Disertai rekaman video saat Rangga mengantar Rina dengan mobil mewah, membayar biaya renovasi sekolah, dan menyewa konsultan pendidikan. Semua digiring seolah dana itu adalah bentuk "suap asmara".
Rangga menggeleng keras. "Semua bantuan yang kuberikan tercatat dan legal. Aku tak pernah ambil dana yayasan tanpa prosedur."
Rina gemetar. "Tapi publik hanya lihat apa yang disuguhkan media."
Sekolah Rengganis langsung disegel sementara oleh Dinas Pendidikan atas "dugaan dana tak transparan".
Orang tua murid mulai protes. Sebagian guru mulai mundur, takut dikaitkan. Dinda menangis saat melihat ibunya dikerumuni wartawan saat pulang.
Rina berdiri di tengah kekacauan, tapi matanya tak lagi gentar. "Jika mereka ingin menghancurkan aku biarlah. Tapi jangan sekolah ini."
Saat harapan hampir pupus, muncul dukungan mengejutkan. Seorang pengacara wanita muda, Alya Permadi, berdiri di depan pintu rumah Rina.

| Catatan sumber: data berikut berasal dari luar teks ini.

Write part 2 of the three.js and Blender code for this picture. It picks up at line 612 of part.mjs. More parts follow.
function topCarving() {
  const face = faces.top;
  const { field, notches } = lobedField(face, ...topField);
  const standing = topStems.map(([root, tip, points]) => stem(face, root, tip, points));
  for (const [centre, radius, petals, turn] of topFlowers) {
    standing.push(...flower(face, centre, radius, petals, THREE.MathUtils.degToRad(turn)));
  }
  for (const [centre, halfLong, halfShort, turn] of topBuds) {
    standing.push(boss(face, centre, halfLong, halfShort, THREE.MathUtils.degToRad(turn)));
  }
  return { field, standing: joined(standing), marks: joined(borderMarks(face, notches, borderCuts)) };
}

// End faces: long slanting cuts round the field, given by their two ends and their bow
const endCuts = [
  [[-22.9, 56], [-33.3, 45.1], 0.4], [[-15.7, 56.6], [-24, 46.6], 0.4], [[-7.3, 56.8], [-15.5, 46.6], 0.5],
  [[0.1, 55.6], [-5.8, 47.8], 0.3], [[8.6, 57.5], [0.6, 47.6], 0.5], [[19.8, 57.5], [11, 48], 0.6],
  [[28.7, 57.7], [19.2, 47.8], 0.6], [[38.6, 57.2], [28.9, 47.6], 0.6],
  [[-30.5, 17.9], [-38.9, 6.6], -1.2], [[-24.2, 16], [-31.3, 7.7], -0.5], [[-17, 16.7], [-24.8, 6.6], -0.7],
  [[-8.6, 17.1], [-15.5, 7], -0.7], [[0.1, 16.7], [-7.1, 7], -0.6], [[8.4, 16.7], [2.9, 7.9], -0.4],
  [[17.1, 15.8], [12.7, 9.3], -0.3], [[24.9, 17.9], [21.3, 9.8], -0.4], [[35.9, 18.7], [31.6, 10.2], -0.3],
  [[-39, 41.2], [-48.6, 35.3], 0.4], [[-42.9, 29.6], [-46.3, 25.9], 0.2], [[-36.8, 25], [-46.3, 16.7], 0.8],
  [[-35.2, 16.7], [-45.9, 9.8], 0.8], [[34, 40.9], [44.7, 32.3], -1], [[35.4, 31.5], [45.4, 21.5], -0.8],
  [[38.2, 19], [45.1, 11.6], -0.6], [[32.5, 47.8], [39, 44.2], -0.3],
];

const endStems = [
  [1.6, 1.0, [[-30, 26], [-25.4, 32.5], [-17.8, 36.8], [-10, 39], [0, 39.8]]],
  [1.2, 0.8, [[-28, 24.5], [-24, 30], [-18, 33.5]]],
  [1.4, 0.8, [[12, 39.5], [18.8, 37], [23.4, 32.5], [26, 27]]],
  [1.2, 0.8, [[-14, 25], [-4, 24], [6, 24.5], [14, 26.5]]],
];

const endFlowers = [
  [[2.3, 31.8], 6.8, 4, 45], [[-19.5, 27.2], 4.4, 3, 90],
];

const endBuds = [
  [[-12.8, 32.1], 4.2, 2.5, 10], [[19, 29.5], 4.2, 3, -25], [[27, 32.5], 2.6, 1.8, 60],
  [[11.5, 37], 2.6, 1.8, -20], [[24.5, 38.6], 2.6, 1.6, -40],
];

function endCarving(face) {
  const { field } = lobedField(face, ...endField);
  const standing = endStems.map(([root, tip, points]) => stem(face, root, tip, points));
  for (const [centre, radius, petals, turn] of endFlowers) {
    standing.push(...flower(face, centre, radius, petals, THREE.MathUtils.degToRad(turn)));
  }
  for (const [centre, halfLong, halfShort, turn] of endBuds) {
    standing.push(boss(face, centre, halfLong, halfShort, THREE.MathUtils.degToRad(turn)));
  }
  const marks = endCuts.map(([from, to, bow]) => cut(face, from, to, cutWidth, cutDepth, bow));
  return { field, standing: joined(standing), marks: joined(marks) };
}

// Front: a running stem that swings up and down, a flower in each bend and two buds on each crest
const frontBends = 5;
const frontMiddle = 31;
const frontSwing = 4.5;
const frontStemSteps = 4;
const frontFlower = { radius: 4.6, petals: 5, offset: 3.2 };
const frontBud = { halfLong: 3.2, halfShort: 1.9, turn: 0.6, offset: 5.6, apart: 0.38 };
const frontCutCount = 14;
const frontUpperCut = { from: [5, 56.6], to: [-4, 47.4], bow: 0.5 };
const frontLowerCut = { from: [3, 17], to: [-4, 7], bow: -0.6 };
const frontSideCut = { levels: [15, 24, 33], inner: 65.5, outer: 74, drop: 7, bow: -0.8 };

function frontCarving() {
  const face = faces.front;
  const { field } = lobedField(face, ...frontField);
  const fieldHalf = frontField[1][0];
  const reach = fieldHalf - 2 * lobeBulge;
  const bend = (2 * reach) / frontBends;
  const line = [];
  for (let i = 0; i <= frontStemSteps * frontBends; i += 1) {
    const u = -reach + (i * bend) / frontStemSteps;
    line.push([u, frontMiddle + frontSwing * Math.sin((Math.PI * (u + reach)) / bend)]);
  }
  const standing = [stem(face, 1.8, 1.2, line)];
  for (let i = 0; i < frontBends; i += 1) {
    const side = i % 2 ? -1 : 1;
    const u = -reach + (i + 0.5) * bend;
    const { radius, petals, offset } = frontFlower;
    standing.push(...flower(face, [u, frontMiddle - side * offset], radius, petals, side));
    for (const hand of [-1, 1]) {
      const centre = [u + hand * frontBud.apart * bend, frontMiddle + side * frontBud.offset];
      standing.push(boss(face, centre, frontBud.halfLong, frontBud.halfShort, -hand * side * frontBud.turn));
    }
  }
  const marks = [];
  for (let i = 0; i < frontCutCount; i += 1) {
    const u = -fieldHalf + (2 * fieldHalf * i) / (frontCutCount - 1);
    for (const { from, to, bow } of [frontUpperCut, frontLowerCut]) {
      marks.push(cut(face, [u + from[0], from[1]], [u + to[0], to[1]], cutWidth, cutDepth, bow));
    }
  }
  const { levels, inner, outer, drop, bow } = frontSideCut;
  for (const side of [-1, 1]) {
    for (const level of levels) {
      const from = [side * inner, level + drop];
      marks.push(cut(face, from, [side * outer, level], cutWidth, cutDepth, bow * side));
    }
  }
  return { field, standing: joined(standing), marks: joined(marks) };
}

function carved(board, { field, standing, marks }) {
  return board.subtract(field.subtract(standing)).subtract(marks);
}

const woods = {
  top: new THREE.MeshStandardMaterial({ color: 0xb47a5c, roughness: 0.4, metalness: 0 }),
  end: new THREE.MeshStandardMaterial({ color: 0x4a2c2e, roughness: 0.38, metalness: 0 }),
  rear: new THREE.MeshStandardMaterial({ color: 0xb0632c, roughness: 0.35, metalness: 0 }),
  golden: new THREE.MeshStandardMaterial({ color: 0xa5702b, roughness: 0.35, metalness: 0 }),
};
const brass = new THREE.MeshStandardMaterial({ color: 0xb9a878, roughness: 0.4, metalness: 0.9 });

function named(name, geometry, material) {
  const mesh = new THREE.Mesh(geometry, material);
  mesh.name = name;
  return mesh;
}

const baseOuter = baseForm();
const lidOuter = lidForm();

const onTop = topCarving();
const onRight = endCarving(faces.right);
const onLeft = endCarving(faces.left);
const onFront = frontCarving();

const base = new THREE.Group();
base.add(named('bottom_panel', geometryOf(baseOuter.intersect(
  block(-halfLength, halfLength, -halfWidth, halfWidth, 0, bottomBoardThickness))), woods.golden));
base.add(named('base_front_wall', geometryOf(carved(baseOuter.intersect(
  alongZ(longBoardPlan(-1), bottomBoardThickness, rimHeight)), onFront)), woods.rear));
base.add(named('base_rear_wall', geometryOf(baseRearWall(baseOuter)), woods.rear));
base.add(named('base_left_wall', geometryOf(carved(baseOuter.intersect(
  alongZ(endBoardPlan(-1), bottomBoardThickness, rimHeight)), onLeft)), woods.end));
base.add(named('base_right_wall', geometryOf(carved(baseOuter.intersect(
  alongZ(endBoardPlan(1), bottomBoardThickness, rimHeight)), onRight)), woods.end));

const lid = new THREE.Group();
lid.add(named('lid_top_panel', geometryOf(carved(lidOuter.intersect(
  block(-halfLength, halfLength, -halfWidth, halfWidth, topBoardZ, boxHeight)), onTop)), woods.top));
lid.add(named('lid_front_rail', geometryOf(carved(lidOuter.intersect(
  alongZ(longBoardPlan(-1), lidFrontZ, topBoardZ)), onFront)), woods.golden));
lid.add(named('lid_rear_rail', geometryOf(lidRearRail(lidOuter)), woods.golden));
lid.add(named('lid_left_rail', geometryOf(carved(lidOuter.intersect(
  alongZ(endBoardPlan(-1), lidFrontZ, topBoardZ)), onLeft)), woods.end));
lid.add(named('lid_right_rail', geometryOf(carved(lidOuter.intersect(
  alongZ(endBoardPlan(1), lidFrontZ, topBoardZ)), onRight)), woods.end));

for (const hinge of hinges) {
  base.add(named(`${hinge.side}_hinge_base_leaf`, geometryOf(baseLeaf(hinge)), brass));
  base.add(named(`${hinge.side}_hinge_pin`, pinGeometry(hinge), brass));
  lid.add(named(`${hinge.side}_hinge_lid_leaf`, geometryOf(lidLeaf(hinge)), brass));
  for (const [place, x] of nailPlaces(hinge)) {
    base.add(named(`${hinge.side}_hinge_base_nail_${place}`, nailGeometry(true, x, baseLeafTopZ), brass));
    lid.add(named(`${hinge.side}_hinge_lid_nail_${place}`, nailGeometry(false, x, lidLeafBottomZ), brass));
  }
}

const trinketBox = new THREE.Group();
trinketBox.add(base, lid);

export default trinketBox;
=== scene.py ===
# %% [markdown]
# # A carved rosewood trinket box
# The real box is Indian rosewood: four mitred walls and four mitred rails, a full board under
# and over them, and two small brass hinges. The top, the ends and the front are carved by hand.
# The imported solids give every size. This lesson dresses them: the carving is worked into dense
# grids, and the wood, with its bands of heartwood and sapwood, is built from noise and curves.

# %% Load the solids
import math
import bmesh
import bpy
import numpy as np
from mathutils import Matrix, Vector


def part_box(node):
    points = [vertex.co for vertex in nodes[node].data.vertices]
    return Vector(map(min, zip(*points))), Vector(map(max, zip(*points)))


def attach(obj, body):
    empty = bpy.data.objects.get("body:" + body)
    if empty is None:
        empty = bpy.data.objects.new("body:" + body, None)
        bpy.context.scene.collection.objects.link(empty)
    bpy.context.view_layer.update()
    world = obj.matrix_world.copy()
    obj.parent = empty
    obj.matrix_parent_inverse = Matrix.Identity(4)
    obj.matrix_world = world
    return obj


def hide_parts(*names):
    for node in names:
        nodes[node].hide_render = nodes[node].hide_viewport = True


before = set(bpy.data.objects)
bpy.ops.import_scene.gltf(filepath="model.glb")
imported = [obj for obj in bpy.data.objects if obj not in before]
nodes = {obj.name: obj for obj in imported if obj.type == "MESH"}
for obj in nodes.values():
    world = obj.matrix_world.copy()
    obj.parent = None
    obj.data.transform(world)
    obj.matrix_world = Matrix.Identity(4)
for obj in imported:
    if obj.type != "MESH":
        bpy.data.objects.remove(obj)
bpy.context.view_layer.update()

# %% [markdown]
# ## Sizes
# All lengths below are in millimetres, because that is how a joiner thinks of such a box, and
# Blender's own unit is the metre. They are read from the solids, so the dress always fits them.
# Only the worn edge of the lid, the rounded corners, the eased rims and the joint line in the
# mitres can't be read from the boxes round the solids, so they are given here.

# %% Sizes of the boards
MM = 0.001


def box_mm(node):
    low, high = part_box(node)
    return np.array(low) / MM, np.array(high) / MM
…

"Aku dulu murid beasiswa Maheswari Foundation. Aku tahu bagaimana mereka bermain. Aku bersedia jadi pengacara kalian tanpa bayaran."
Rangga menatap Alya tajam. "Kau yakin? Lawan kita bukan sembarangan."
Alya tersenyum. "Aku sudah belajar langsung dari mereka. Kini waktunya aku balas."
Dalam tempo cepat, kasus dinaikkan ke sidang terbuka. Rina dan Rangga berdiri di meja pengadilan, berhadapan langsung dengan Tiara Maheswari dan tim hukum elitnya.
Hakim membuka sidang.
"Kami akan mulai dengan tuduhan penyalahgunaan dana yayasan dan hubungan tidak profesional antara terdakwa."
Namun saat giliran Alya bicara, ia mengangkat map tebal.
"Yang Mulia, kami tidak hanya akan membantah tuduhan itu. Kami akan membuktikan bahwa semua tuduhan ini adalah skenario jahat dari satu korporasi besar yang telah lama melanggar hukum tanpa tersentuh."
Dan satu per satu bukti asli, rekaman, dokumen transaksi palsu, dan bahkan pengakuan dari notaris bayaran mulai dipaparkan di depan publik.
Dalam hitungan jam, sidang itu menjadi viral. Media berbalik. Hashtag #BersamaRinaRangga menduduki puncak tren.
Tiara masih berusaha tenang. Tapi di ruang istirahat pengadilan, asistennya berkata panik.
"Bu... dua komisaris Maheswari Group sudah mundur. Sponsor internasional mencabut kerjasama. Saham jatuh 12 persen."
Tiara menggertakkan gigi. "Rina belum menang. Aku belum selesai."